At the end of the day I think it's just about being torn between all the possibility of sharing and my relative privacy. Privacy??? - you say. You??? I guess it begs the question why do I blog, and the answer is I'll tell you on another post. I can, however, easily affirm that if it wasn't in part for all the interaction, I most certainly wouldn't. The solution might be in simply not being as ridiculously blunt as I once was. Time will certainly tell. Right now the important thing is simply doing it.
I read two posts that gave me something, very opposite ones too. A heartfelt post by Lisa (via Fembat) that left me incredibly angry for her. And sad. It made me remember those times when my mother was sick and I struggled through it so much - and did it all out here, in the open. It changed me, writing about it and about myself the way I did. It made me better. I also read a post by Leah, who I've read for years, about the feelings she was left with after Blogher08. It made me feel giddy with recollections of the times when I knew I'd found true friends in the blogosphere and I can still recall the first time we heard each other's voices or made plans together. I can almost touch again the excitement and the promise of that time. And for me what makes these posts similar is that they're both, in very different ways, honest. They are about very different people going through very different things and that is exactly what makes my experience here a richer one.
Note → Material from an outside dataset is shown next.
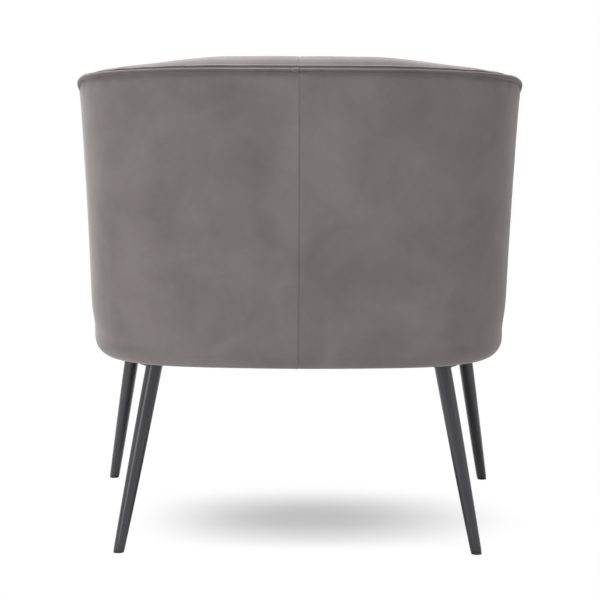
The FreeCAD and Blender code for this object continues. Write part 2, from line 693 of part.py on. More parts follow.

Our diversity.
Whatever new tools are out there or yet to appear and however much sharing we choose to do - or not, I just hope that the ones who are out here talkin' keep talkin' it.

I have dabbled with the sharing tools occasionally but never manage to maintain an interest for too long - there are just too many of them!
As for privacy, this is something I battle with whenever I make a personal post. Granted I now have the option to make it private or friends only - thanks largely due to the flexibility of Expression Engine - but it still worries me at times.